In summary, we have demonstrated a simple and universal strategy for approaching the growth of few-atom thick binary compounds, including transition metal mono- and dichalcogenides and nitride MXenes, based on the insight that only one component of a binary compound need be insoluble to achieve surface-limited growth. The strategy employs only a volatile X precursor, while all the presented materials are grown under identical conditions. Notably, this method enables the growth of epitaxially oriented MXn layers on Au. New 2D materials can be made through the free choice of M and X, and different compounds can be obtained on the same growth substrate simply by switching the precursor X gas. As such, this scalable growth technique simplifies the production of existing binary 2D materials with a quality comparable to exfoliated crystals, and at the same time greatly increases the range of such materials available. We do not doubt that growth conditions for materials can be individually optimised, and that with further research, growth of in-plane and out-of-plane heterostructures could also be accessible.


Preparation of gold-metal M substrates

Substrates were prepared by physical vapour deposition of a thin layer (~20 nm) of metal M followed by a thick layer (between 300 nm–1 µm, typically ~500 nm) of gold (Lesker, 99,999%) on a <001> sapphire substrate. Oxidation of the metal M is avoided by immediate encapsulation with gold before exposure to ambient conditions.

Synthesis of 2D transition metal chalcogenides and nitrides

Transition metal chalcogenides were synthesised in a hot-wall quartz tube reactor under low-pressure conditions. The chamber was flushed three times with argon (Ar), and the samples were subsequently heated to 850 °C under 100 sccm Ar. The samples were annealed at this temperature for 30–60 min, and growth was subsequently carried out for 10–15 min by exposing the samples to volatised chalcogen X vapours. The vapours were generated by heating solid chalcogen precursors situated upstream from the samples: ~110 °C for sulphur (sulphur flakes; Sigma Aldrich), ~220 °C for selenium (selenium pellets; Sigma Aldrich), and ~420 °C for tellurium (tellurium pieces; Sigma Aldrich). After growth, the samples were naturally cooled to room temperature under 100 sccm Ar flow. Synthesis of continuous MoS2 films for electrical device measurements was achieved by increasing the growth temperature to 950 °C.

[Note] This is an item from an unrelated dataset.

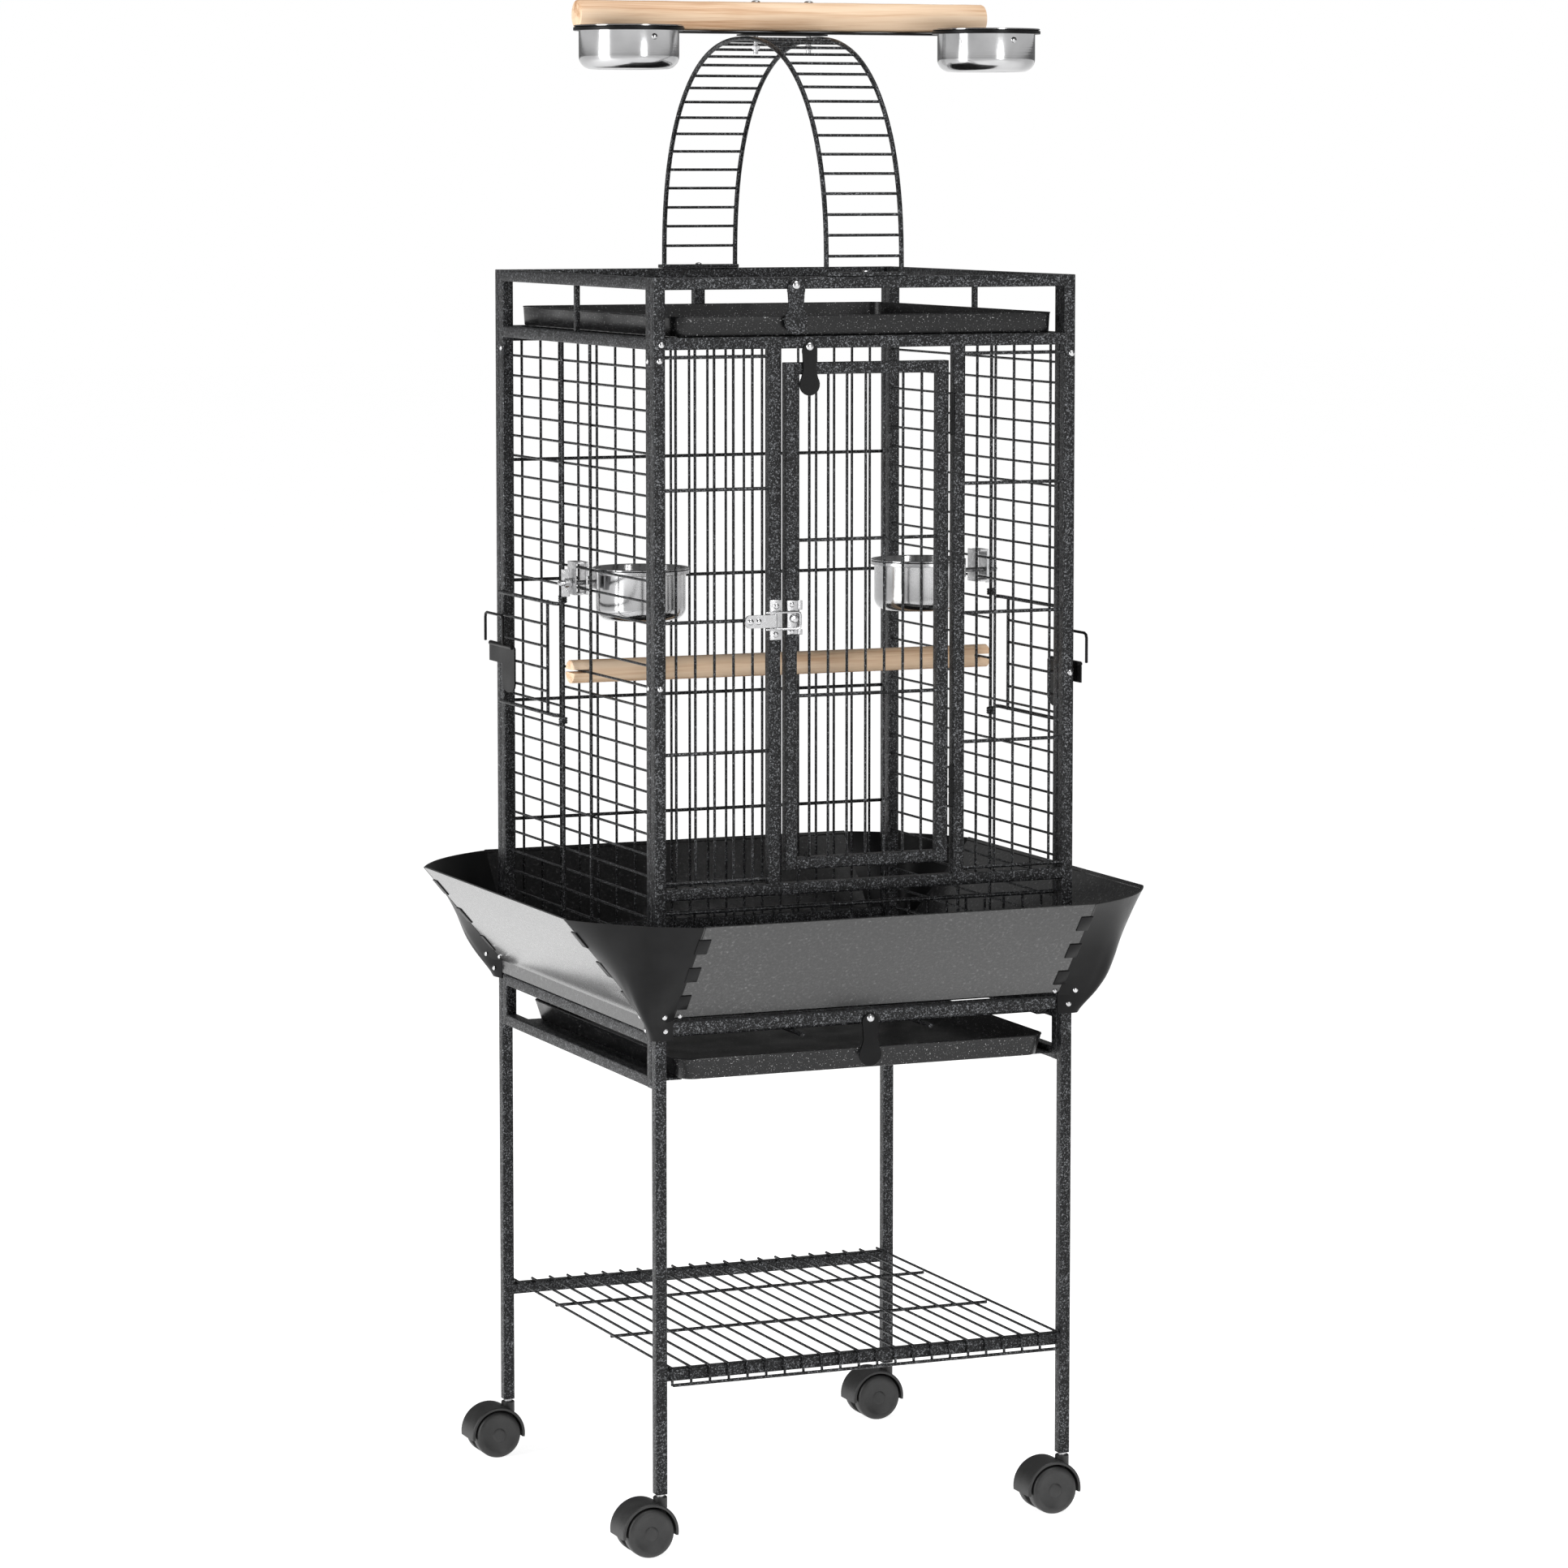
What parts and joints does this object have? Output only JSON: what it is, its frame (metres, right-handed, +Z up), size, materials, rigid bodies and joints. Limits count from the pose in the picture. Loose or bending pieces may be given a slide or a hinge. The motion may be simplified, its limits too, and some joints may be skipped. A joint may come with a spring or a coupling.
{
  "type": "bird cage on stand",
  "caption": "Play-top bird cage on a rolling stand, with a front door, side feeder doors, pull-out trays, a seed skirt, perches, cups and a ladder arch.",
  "frame": {"origin": "on the floor, under the middle of the cage", "axes": "+X to the right of a person facing the front door, +Y to the rear, +Z up"},
  "size_m": [0.64, 0.64, 1.5552],
  "materials": {
    "hammertone": "black hammertone powder coat with silver grey speckle",
    "black_satin": "smooth satin black paint",
    "painted_sheet": "dark grey powder coat with fine speckle",
    "polished_steel": "polished stainless steel",
    "chrome": "bright plated steel",
    "zinc": "zinc plated steel",
    "perch_wood": "smooth turned pine, unvarnished",
    "caster_plastic": "black moulded plastic"
  },
  "bodies": {
    "cage": {"stand_front_frame": "hammertone", "stand_rear_frame": "hammertone", "wire_shelf": "hammertone", "side_panel_left": "hammertone", "side_panel_right": "hammertone", "front_panel": "hammertone", "rear_panel": "hammertone", "front_fence": "hammertone", "roof_grille": "hammertone", "door_hinge_lower": "black_satin", "door_hinge_upper": "black_satin", "lock_plate": "chrome", "skirt_panel_front": "painted_sheet", "skirt_panel_rear": "painted_sheet", "skirt_panel_left": "painted_sheet", "skirt_panel_right": "painted_sheet", "skirt_corner_rear_left": "black_satin", "skirt_corner_rear_right": "black_satin", "skirt_corner_front_left": "black_satin", "skirt_corner_front_right": "black_satin", "ladder_arch": "hammertone", "perch_plate": "black_satin", "cup_bar": "black_satin", "top_perch": "perch_wood", "cup_holder_left": "zinc", "cup_holder_right": "zinc", "cup_clamp_left": "zinc", "cup_clamp_right": "zinc", "wing_nut_left": "zinc", "wing_nut_right": "zinc", "inner_perch": "perch_wood"},
    "front_door": {"front_door": "hammertone", "lock_keeper": "chrome"},
    "lock_lever": {"lock_lever": "chrome"},
    "lock_bail": {"lock_bail": "chrome"},
    "flap_top_tray": {"flap_top_tray": "hammertone"},
    "flap_door": {"flap_door": "black_satin"},
    "flap_bottom_tray": {"flap_bottom_tray": "black_satin"},
    "top_tray": {"top_tray": "painted_sheet"},
    "bottom_tray": {"bottom_tray": "painted_sheet"},
    "floor_grate": {"floor_grate": "hammertone"},
    "feeder_door_left": {"feeder_door_left": "hammertone", "feeder_latch_left": "black_satin"},
    "feeder_bail_left": {"feeder_bail_left": "zinc"},
    "inner_cup_left": {"inner_cup_left": "polished_steel"},
    "top_cup_left": {"top_cup_left": "polished_steel"},
    "feeder_door_right": {"feeder_door_right": "hammertone", "feeder_latch_right": "black_satin"},
    "feeder_bail_right": {"feeder_bail_right": "zinc"},
    "inner_cup_right": {"inner_cup_right": "polished_steel"},
    "top_cup_right": {"top_cup_right": "polished_steel"},
    "caster_rear_left": {"caster_fork_rear_left": "caster_plastic"},
    "wheels_rear_left": {"caster_wheels_rear_left": "caster_plastic"},
    "caster_rear_right": {"caster_fork_rear_right": "caster_plastic"},
    "wheels_rear_right": {"caster_wheels_rear_right": "caster_plastic"},
    "caster_front_left": {"caster_fork_front_left": "caster_plastic"},
    "wheels_front_left": {"caster_wheels_front_left": "caster_plastic"},
    "caster_front_right": {"caster_fork_front_right": "caster_plastic"},
    "wheels_front_right": {"caster_wheels_front_right": "caster_plastic"}
  },
  "joints": [
    {"name": "front_door_hinge", "type": "hinge", "parent": "cage", "child": "front_door", "pos_m": [0.092, -0.231, 0.939], "axis": [0, 0, 1], "range_deg": [0, 165]},
    {"name": "lock_lever_hinge", "type": "hinge", "parent": "cage", "child": "lock_lever", "pos_m": [-0.103, -0.2344, 0.9365], "axis": [0, 0, 1], "range_deg": [0, 70]},
    {"name": "lock_bail_hinge", "type": "hinge", "parent": "lock_lever", "child": "lock_bail", "pos_m": [-0.112, -0.2354, 0.9365], "axis": [0, 0, 1], "range_deg": [-140, 0]},
    {"name": "flap_top_tray_turn", "type": "hinge", "parent": "cage", "child": "flap_top_tray", "pos_m": [-0.0791, -0.2317, 1.2704], "axis": [0, -1, 0], "range_deg": [-110, 110]},
    {"name": "flap_door_turn", "type": "hinge", "parent": "cage", "child": "flap_door", "pos_m": [-0.0646, -0.2317, 1.208], "axis": [0, -1, 0], "range_deg": [0, 90]},
    {"name": "flap_bottom_tray_turn", "type": "hinge", "parent": "cage", "child": "flap_bottom_tray", "pos_m": [0.0025, -0.2317, 0.5307], "axis": [0, -1, 0], "range_deg": [-90, 90]},
    {"name": "top_tray_slide", "type": "slide", "parent": "cage", "child": "top_tray", "axis": [0, -1, 0], "range_m": [0, 0.39]},
    {"name": "bottom_tray_slide", "type": "slide", "parent": "cage", "child": "bottom_tray", "axis": [0, -1, 0], "range_m": [0, 0.378]},
    {"name": "floor_grate_slide", "type": "slide", "parent": "cage", "child": "floor_grate", "axis": [0, -1, 0], "range_m": [0, 0.3672]},
    {"name": "feeder_door_hinge_left", "type": "hinge", "parent": "cage", "child": "feeder_door_left", "pos_m": [-0.2258, 0.04, 0.878], "axis": [0, 0, 1], "range_deg": [0, 95]},
    {"name": "feeder_bail_hinge_left", "type": "hinge", "parent": "feeder_door_left", "child": "feeder_bail_left", "pos_m": [-0.2384, 0.2145, 0.8826], "axis": [0, -1, 0], "range_deg": [0, 150]},
    {"name": "inner_cup_lift_left", "type": "slide", "parent": "cage", "child": "inner_cup_left", "axis": [0, 0, 1], "range_m": [0, 0.07]},
    {"name": "top_cup_lift_left", "type": "slide", "parent": "cage", "child": "top_cup_left", "axis": [0, 0, 1], "range_m": [0, 0.06]},
    {"name": "feeder_door_hinge_right", "type": "hinge", "parent": "cage", "child": "feeder_door_right", "pos_m": [0.2258, -0.04, 0.878], "axis": [0, 0, 1], "range_deg": [0, 95]},
    {"name": "feeder_bail_hinge_right", "type": "hinge", "parent": "feeder_door_right", "child": "feeder_bail_right", "pos_m": [0.2384, -0.2145, 0.8826], "axis": [0, 1, 0], "range_deg": [0, 150]},
    {"name": "inner_cup_lift_right", "type": "slide", "parent": "cage", "child": "inner_cup_right", "axis": [0, 0, 1], "range_m": [0, 0.07]},
    {"name": "top_cup_lift_right", "type": "slide", "parent": "cage", "child": "top_cup_right", "axis": [0, 0, 1], "range_m": [0, 0.06]},
    {"name": "caster_swivel_rear_left", "type": "hinge", "parent": "cage", "child": "caster_rear_left", "pos_m": [-0.224, 0.224, 0.06], "axis": [0, 0, 1], "continuous": true},
    {"name": "wheel_spin_rear_left", "type": "hinge", "parent": "caster_rear_left", "child": "wheels_rear_left", "pos_m": [-0.241, 0.224, 0.025], "axis": [0, 1, 0], "continuous": true},
    {"name": "caster_swivel_rear_right", "type": "hinge", "parent": "cage", "child": "caster_rear_right", "pos_m": [0.224, 0.224, 0.06], "axis": [0, 0, 1], "continuous": true},
    {"name": "wheel_spin_rear_right", "type": "hinge", "parent": "caster_rear_right", "child": "wheels_rear_right", "pos_m": [0.207, 0.224, 0.025], "axis": [0, 1, 0], "continuous": true},
    {"name": "caster_swivel_front_left", "type": "hinge", "parent": "cage", "child": "caster_front_left", "pos_m": [-0.224, -0.224, 0.06], "axis": [0, 0, 1], "continuous": true},
    {"name": "wheel_spin_front_left", "type": "hinge", "parent": "caster_front_left", "child": "wheels_front_left", "pos_m": [-0.241, -0.224, 0.025], "axis": [0, 1, 0], "continuous": true},
    {"name": "caster_swivel_front_right", "type": "hinge", "parent": "cage", "child": "caster_front_right", "pos_m": [0.224, -0.224, 0.06], "axis": [0, 0, 1], "continuous": true},
    {"name": "wheel_spin_front_right", "type": "hinge", "parent": "caster_front_right", "child": "wheels_front_right", "pos_m": [0.207, -0.224, 0.025], "axis": [0, 1, 0], "continuous": true}
  ],
  "couplings": [
    {"joint": "lock_bail_hinge", "follows": "lock_lever_hinge", "ratio": -2}
  ]
}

Identical processing conditions were used to synthesise transition metal nitrides in a cold-wall reactor (AIXTRON Black Magic), except that the entire process was done under 100 sccm H2 flow instead of argon in order to mitigate surface oxidation of the alloys. The growth of nitrides was performed by introducing 5 sccm NH3 into the chamber for 5 min The samples were then naturally cooled down to room temperature under 100 sccm H2.

Transfer of 2D materials

Samples were transferred from the gold substrate by etching transfer. A solution of 10% wt. PMMA 950K in anisole (Sigma Aldrich) was spincoated onto the samples at 1500 rpm for 1 min, after which the samples were baked at 160 °C for 15 min. The polymer film was then manually removed at the edges of the sample. The samples were then put in a KI/I2 gold etchant solution (standard gold etchant; Sigma Aldrich). After the gold was completely etched, the films were washed in DI water and transferred onto oxidised silicon substrates, where they were baked at 160 °C for 10 min. PMMA was subsequently removed in acetone. Transfer of 2D materials onto TEM grids (Quantifoil GmbH) was done by wedging transfer45,46 from transferred films on oxidised silicon.

Crystal and band structure characterisation

SEM images were taken in a Zeiss Supra 40VP operated in in-lens detection mode at 5 keV. TEM characterisation of transferred MoS2 was done in an FEI Tecnai T20 G2 operated at 200 kV. ARPES and LEED measurements were conducted at the SGM-3 beamline endstation at ASTRID2 in Aarhus, Denmark. ARPES measurements for MoS2 were acquired at T = 30 K and hv = 49 eV, using an energy resolution <25 meV and angular resolution <0.2°47. LEED images were acquired at T = 30 K and EK = 113 eV.

Raman and PL measurements

Raman spectroscopy was conducted in a Thermo Fisher DXR microscope equipped with a 455 nm laser. Measurements were made using an incident power of 5 mW and a 50× objective, and 5 acquisitions with 10 s exposure time were collected for each Raman spectrum. Photoluminescence spectra were obtained using a custom spectroscopy setup built from a Nikon Eclipse Ti-U inverted microscope. The excitation source was a 407 nm diode laser from Integrated Optics. The light was focused to a diffraction limited spot on the sample with a TU Plan Fluor objective from Nikon (×100, 0.9 NA) resulting in an incident power of 30 µW. The emitted fluorescent light was collected with the same objective, and the spectra were recorded using a Shamrock 303i Spectrometer equipped with a 450 nm longpass filter (FELH0450 from Thorlabs) and an electronically cooled Newton 970 EMCCD. A total of five acquisitions with 1 s exposure time each were collected for each PL spectrum.

Fabrication of electrical devices

Continuous MoS2 films were transferred from the catalyst surface using the above procedure onto 300 nm SiO2/Si substrates with predefined electrical contacts48. Typical channel length was 100×100 µm2. Devices were electrically characterised in a Linkam LTS600P probe station after desorbing water from the surface49 via baking at 225 °C for 30 min in dry nitrogen. Subsequent measurements were performed under dry nitrogen at room temperature.